Hakuna Refu Lisilo Ncha : Nothing is So Long that it has No End
There can be no question that the culture of the ancient Swahili community works, even though it has been seen that most of its elements are shared only among various sized parts of the population rather than by all. In asking how this culture works, then, a basic question has been how cultural elements affect those who do not share them.
The main answer to this has been through statuses, with particular importance attributed to the statuses in multiplex relationships and the general expectations that are vital to them. These bundles of understandings are taken to bring culture's guidance to specific issues and situations and, at the same time, to serve as a central part of a variety of processes that make culture's components, or the result of their use, available to community members, including some who do not share them.

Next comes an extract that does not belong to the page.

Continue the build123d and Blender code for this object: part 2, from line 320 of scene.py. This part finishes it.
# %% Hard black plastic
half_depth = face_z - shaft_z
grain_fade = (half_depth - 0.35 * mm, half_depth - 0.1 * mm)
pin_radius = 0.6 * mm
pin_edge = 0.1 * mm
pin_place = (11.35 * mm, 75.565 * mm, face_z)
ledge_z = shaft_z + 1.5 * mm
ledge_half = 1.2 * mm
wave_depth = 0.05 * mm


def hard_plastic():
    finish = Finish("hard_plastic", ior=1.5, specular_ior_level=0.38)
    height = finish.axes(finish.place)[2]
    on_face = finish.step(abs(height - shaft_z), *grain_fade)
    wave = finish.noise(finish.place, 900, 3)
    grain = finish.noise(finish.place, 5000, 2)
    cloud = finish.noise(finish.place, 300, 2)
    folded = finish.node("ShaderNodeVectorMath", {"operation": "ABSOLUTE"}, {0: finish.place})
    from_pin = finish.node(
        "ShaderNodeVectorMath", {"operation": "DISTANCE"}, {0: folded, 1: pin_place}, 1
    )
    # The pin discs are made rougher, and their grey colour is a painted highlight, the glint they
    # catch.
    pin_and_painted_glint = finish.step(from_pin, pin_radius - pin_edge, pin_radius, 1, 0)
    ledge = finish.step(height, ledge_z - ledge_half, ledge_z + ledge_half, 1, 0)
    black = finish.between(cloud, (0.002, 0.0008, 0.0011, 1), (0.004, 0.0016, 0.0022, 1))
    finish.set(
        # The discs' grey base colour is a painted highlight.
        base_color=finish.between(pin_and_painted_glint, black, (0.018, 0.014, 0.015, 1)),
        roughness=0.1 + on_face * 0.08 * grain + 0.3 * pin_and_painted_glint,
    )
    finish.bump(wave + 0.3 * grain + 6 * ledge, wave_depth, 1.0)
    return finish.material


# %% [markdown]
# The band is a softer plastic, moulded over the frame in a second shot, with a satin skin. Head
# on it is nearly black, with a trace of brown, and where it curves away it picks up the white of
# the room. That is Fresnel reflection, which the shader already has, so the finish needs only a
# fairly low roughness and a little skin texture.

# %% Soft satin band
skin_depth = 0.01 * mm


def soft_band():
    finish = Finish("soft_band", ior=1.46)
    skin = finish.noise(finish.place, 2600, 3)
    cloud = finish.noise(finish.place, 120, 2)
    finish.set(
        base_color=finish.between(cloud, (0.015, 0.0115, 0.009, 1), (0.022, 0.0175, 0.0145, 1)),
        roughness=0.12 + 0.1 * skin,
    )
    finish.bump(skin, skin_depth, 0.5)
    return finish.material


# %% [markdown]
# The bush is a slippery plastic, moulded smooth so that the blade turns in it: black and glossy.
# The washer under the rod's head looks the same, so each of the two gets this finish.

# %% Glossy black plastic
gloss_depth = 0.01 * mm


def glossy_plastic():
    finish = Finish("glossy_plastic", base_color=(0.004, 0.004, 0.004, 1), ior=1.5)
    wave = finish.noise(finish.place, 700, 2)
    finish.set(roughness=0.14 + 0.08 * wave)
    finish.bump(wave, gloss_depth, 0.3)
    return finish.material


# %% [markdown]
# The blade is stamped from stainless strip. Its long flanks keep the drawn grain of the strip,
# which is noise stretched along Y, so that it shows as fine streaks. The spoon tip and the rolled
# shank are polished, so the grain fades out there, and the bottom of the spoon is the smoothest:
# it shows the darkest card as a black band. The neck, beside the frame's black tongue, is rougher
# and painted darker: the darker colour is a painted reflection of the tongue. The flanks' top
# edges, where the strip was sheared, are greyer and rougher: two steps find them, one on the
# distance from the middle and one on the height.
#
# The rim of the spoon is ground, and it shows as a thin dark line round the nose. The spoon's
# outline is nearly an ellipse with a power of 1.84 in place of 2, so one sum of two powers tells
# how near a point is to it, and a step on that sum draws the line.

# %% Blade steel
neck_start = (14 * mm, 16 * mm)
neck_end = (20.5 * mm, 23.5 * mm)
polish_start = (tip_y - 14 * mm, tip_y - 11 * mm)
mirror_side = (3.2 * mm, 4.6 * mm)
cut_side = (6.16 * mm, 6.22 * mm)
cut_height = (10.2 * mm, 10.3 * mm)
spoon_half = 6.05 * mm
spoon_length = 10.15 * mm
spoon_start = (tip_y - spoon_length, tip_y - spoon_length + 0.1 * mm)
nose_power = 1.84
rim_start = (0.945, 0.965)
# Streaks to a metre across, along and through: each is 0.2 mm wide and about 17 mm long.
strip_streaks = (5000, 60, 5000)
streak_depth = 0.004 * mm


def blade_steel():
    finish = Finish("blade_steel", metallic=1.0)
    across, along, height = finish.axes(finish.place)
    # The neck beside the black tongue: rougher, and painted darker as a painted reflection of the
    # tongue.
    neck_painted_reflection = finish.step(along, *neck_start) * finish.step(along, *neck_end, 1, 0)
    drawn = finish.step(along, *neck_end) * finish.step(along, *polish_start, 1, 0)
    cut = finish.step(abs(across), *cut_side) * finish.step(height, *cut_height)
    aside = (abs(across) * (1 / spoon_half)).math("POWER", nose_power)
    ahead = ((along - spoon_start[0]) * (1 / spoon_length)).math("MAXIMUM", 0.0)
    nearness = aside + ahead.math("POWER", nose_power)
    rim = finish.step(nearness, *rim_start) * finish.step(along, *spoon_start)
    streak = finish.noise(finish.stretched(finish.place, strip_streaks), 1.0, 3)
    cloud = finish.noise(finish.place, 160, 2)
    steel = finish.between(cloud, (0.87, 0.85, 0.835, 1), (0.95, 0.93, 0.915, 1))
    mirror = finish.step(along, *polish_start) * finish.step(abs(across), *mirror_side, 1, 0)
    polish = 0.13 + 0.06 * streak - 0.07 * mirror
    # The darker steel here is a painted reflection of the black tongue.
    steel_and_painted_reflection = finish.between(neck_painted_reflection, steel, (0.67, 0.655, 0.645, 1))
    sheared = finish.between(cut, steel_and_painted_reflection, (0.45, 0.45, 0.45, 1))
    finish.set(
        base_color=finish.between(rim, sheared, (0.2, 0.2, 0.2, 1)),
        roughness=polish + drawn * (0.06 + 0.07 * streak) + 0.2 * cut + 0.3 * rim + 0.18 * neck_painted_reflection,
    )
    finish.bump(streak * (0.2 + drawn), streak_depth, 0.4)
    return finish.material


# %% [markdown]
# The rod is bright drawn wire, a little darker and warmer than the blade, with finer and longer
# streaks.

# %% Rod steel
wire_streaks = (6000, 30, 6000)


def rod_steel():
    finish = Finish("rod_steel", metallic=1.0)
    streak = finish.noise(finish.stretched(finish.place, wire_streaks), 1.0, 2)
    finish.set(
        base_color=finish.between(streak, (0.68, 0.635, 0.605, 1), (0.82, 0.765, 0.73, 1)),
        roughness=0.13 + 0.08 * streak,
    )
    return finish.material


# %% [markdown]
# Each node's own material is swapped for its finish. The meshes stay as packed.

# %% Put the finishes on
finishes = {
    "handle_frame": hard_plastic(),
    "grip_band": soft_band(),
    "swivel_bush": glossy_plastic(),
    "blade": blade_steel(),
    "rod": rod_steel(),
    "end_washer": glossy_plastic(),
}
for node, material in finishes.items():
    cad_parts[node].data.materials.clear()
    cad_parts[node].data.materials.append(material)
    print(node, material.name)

If the perspective derived from this study can be summarized in a single statement, it is that culture is a sort of ouroborus, the Greek snake with its tail in its mouth. Social relationships cannot operate without the culturally constituted statuses that guide them, but culture cannot operate without the social relationships that distribute its components and are the main force in organizing them.
Culture is not ineffable; it is a natural phenomenon, though a very complex one, that can be increasingly well understood as more useful concepts and theories are developed. This book has been an attempt to contribute to such concepts and theories and to test them on a body of ethnographic data collected from some of the world's most gracious people.